Only the lines from the first one through the line with "STEP_Y = -0.9" should be printed, exactly as they appear.

>> START SUPPLIED INFORMATION

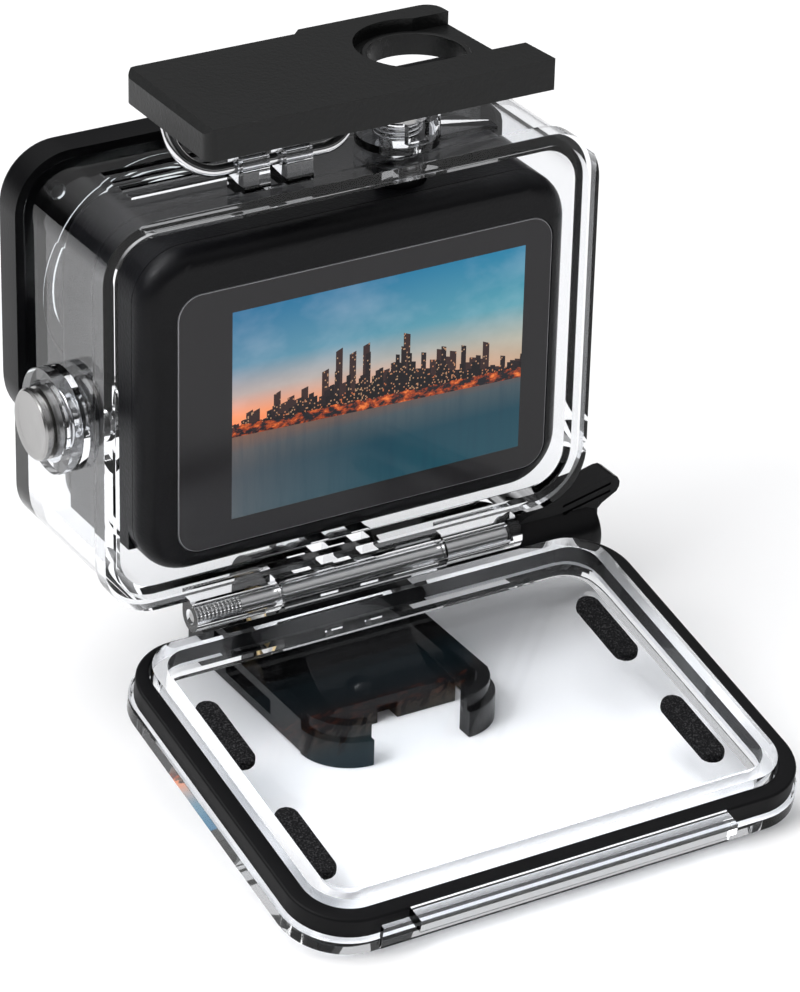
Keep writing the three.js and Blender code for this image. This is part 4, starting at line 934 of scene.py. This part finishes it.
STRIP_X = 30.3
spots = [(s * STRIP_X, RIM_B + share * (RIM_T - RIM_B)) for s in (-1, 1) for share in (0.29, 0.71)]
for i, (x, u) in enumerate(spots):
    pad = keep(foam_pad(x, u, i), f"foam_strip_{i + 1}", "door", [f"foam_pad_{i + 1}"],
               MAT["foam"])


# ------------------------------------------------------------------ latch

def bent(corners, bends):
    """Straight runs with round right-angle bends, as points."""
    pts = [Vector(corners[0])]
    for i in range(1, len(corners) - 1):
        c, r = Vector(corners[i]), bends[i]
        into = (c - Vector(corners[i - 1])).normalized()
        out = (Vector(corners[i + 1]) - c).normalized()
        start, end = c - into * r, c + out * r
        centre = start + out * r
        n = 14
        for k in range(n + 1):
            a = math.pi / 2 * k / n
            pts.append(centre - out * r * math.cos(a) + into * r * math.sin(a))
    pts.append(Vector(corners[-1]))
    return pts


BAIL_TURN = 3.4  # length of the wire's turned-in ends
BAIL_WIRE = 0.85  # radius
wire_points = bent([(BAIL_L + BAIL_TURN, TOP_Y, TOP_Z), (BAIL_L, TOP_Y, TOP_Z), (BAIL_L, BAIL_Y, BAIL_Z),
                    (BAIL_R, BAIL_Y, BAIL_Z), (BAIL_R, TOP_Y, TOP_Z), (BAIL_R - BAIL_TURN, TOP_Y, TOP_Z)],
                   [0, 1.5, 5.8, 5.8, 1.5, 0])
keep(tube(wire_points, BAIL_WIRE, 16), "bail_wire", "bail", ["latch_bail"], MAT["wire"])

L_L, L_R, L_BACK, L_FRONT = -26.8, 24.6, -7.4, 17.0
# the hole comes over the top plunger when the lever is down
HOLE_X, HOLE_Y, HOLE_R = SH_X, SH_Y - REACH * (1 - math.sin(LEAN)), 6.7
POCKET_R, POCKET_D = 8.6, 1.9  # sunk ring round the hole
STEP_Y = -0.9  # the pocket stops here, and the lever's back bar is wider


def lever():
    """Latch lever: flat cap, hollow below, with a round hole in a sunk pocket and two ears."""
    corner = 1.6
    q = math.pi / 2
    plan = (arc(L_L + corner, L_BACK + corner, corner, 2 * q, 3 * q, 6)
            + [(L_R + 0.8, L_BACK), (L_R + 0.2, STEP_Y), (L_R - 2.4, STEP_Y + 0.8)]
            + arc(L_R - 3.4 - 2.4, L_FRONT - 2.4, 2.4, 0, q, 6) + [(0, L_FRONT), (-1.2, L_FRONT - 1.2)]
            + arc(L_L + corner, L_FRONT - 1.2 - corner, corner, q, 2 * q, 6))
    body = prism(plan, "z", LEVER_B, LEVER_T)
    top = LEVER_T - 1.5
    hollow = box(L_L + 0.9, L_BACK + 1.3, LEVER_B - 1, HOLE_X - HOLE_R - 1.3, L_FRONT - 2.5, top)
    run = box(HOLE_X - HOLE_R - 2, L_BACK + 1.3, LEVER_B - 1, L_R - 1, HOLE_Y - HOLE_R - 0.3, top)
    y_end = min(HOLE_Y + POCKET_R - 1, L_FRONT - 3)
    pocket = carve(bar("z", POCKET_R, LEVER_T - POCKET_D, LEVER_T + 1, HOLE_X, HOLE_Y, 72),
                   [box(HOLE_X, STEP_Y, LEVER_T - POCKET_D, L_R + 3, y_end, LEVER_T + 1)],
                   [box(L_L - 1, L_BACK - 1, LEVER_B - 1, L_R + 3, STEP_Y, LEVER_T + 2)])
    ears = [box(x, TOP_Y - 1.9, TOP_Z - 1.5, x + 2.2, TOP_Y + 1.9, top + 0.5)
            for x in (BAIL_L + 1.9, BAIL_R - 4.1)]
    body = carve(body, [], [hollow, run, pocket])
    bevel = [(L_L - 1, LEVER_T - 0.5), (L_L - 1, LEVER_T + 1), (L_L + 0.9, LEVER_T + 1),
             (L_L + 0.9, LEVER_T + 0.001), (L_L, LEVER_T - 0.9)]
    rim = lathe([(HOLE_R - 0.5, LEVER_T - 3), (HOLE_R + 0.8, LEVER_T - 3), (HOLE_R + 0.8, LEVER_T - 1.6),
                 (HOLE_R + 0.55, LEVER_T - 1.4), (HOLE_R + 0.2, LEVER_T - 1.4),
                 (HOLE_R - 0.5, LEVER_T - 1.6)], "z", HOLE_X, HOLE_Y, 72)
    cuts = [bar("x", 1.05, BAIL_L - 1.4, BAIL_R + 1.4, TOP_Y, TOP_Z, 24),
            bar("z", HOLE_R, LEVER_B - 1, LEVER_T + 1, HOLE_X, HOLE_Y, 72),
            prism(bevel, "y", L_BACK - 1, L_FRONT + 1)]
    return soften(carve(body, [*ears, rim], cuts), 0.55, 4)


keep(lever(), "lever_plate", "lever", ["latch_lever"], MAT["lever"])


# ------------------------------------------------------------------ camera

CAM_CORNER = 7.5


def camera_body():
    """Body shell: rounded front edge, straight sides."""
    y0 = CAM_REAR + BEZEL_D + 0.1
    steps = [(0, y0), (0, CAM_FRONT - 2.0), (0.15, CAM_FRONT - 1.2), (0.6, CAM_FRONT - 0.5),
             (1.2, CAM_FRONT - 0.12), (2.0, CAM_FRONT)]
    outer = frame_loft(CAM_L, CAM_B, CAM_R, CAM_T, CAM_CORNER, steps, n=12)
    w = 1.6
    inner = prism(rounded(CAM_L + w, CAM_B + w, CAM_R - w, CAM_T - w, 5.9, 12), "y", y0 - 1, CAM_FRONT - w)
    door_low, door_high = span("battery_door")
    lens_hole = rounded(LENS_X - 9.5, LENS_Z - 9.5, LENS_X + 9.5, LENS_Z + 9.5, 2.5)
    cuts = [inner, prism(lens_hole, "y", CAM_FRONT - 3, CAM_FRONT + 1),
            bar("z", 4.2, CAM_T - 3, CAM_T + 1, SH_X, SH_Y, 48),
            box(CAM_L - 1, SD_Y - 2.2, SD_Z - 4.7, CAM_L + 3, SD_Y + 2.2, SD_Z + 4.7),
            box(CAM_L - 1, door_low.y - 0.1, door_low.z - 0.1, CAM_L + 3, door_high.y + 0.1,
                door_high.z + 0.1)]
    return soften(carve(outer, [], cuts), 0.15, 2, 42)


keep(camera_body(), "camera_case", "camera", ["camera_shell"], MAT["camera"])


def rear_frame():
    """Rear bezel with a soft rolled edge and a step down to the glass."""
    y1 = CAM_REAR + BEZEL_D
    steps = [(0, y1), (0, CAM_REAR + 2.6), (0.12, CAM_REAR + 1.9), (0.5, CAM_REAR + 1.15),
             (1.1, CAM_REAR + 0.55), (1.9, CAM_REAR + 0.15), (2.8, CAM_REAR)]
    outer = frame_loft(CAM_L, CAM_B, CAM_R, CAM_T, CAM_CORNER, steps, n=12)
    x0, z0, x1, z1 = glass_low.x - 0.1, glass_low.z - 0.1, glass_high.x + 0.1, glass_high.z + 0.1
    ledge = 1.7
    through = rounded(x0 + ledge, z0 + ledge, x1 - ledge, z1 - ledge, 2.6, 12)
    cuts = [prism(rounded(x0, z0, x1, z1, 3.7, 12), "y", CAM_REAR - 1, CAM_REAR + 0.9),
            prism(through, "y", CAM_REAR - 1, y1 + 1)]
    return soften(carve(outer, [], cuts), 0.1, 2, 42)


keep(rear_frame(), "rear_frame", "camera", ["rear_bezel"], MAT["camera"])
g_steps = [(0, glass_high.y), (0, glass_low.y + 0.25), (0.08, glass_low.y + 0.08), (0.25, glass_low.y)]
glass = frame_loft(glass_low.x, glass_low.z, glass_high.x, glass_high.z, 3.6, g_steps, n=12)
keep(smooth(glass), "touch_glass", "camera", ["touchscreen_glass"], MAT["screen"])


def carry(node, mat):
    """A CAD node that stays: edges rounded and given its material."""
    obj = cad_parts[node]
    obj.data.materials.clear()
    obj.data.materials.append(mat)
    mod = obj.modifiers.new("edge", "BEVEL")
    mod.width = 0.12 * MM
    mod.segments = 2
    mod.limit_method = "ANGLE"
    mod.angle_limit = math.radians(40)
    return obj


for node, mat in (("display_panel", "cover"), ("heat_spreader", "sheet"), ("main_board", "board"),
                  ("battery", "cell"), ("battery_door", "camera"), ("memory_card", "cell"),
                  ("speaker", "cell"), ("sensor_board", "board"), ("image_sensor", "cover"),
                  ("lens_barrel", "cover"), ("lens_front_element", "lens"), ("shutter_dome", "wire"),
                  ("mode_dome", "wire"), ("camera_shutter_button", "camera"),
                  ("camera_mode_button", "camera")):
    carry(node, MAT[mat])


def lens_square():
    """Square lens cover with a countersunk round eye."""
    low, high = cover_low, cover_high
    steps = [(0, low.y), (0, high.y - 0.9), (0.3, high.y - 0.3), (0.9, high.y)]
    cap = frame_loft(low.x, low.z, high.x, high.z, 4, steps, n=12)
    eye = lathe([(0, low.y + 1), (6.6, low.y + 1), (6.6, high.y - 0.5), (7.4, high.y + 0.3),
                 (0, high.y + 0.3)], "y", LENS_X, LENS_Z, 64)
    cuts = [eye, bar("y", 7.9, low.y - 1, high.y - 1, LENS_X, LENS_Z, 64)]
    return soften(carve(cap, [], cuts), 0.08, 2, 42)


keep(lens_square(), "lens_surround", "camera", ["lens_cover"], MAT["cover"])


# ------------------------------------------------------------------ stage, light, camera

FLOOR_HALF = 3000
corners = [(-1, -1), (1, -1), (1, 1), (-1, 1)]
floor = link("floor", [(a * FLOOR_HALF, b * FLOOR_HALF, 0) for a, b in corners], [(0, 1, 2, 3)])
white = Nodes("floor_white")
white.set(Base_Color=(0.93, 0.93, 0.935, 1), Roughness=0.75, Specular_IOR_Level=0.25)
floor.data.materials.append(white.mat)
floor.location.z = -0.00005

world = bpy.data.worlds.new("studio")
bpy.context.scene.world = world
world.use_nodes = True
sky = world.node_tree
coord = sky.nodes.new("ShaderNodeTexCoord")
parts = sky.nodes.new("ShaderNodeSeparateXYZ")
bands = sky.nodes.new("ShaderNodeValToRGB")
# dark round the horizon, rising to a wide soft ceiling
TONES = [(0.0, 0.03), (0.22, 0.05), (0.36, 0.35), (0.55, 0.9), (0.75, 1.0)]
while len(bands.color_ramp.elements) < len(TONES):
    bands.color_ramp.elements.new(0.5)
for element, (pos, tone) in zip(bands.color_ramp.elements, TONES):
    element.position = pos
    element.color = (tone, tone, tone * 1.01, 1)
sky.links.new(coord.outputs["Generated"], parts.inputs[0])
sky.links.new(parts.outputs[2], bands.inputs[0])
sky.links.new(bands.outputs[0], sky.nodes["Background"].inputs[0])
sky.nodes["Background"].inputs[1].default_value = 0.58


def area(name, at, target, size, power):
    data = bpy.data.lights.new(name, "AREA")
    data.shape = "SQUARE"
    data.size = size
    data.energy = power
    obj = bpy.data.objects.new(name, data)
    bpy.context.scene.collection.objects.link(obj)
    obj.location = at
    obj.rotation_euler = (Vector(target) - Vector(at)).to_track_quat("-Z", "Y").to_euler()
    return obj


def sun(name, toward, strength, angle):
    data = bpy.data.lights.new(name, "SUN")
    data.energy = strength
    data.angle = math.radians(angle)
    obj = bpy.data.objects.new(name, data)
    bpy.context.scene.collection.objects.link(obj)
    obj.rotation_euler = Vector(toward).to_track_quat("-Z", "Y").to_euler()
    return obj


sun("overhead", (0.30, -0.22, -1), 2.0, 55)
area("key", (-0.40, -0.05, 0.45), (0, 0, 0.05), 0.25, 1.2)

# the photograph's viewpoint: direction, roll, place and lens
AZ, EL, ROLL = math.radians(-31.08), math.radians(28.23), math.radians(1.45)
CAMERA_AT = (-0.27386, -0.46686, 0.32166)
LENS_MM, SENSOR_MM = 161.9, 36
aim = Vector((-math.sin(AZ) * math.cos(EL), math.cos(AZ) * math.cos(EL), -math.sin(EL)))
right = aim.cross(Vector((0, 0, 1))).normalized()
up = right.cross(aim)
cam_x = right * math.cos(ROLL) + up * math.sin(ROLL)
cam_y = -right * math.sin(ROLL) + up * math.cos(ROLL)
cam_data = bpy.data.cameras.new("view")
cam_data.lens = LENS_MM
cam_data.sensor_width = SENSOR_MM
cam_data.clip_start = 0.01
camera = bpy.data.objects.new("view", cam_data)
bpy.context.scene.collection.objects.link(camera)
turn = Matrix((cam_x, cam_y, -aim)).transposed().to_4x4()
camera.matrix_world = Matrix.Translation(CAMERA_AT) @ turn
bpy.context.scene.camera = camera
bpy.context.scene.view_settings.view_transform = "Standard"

>> END SUPPLIED INFORMATION

[PROBLEM SOLUTION]
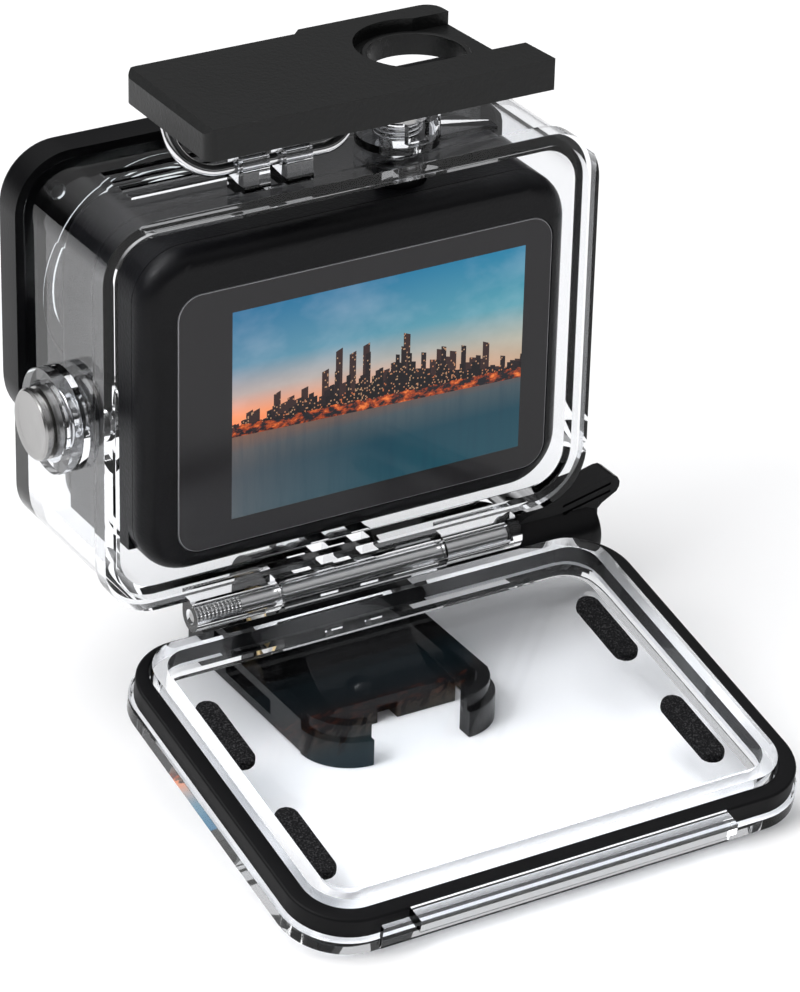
Keep writing the three.js and Blender code for this image. This is part 4, starting at line 934 of scene.py. This part finishes it.
STRIP_X = 30.3
spots = [(s * STRIP_X, RIM_B + share * (RIM_T - RIM_B)) for s in (-1, 1) for share in (0.29, 0.71)]
for i, (x, u) in enumerate(spots):
    pad = keep(foam_pad(x, u, i), f"foam_strip_{i + 1}", "door", [f"foam_pad_{i + 1}"],
               MAT["foam"])


# ------------------------------------------------------------------ latch

def bent(corners, bends):
    """Straight runs with round right-angle bends, as points."""
    pts = [Vector(corners[0])]
    for i in range(1, len(corners) - 1):
        c, r = Vector(corners[i]), bends[i]
        into = (c - Vector(corners[i - 1])).normalized()
        out = (Vector(corners[i + 1]) - c).normalized()
        start, end = c - into * r, c + out * r
        centre = start + out * r
        n = 14
        for k in range(n + 1):
            a = math.pi / 2 * k / n
            pts.append(centre - out * r * math.cos(a) + into * r * math.sin(a))
    pts.append(Vector(corners[-1]))
    return pts


BAIL_TURN = 3.4  # length of the wire's turned-in ends
BAIL_WIRE = 0.85  # radius
wire_points = bent([(BAIL_L + BAIL_TURN, TOP_Y, TOP_Z), (BAIL_L, TOP_Y, TOP_Z), (BAIL_L, BAIL_Y, BAIL_Z),
                    (BAIL_R, BAIL_Y, BAIL_Z), (BAIL_R, TOP_Y, TOP_Z), (BAIL_R - BAIL_TURN, TOP_Y, TOP_Z)],
                   [0, 1.5, 5.8, 5.8, 1.5, 0])
keep(tube(wire_points, BAIL_WIRE, 16), "bail_wire", "bail", ["latch_bail"], MAT["wire"])

L_L, L_R, L_BACK, L_FRONT = -26.8, 24.6, -7.4, 17.0
# the hole comes over the top plunger when the lever is down
HOLE_X, HOLE_Y, HOLE_R = SH_X, SH_Y - REACH * (1 - math.sin(LEAN)), 6.7
POCKET_R, POCKET_D = 8.6, 1.9  # sunk ring round the hole
STEP_Y = -0.9  # the pocket stops here, and the lever's back bar is wider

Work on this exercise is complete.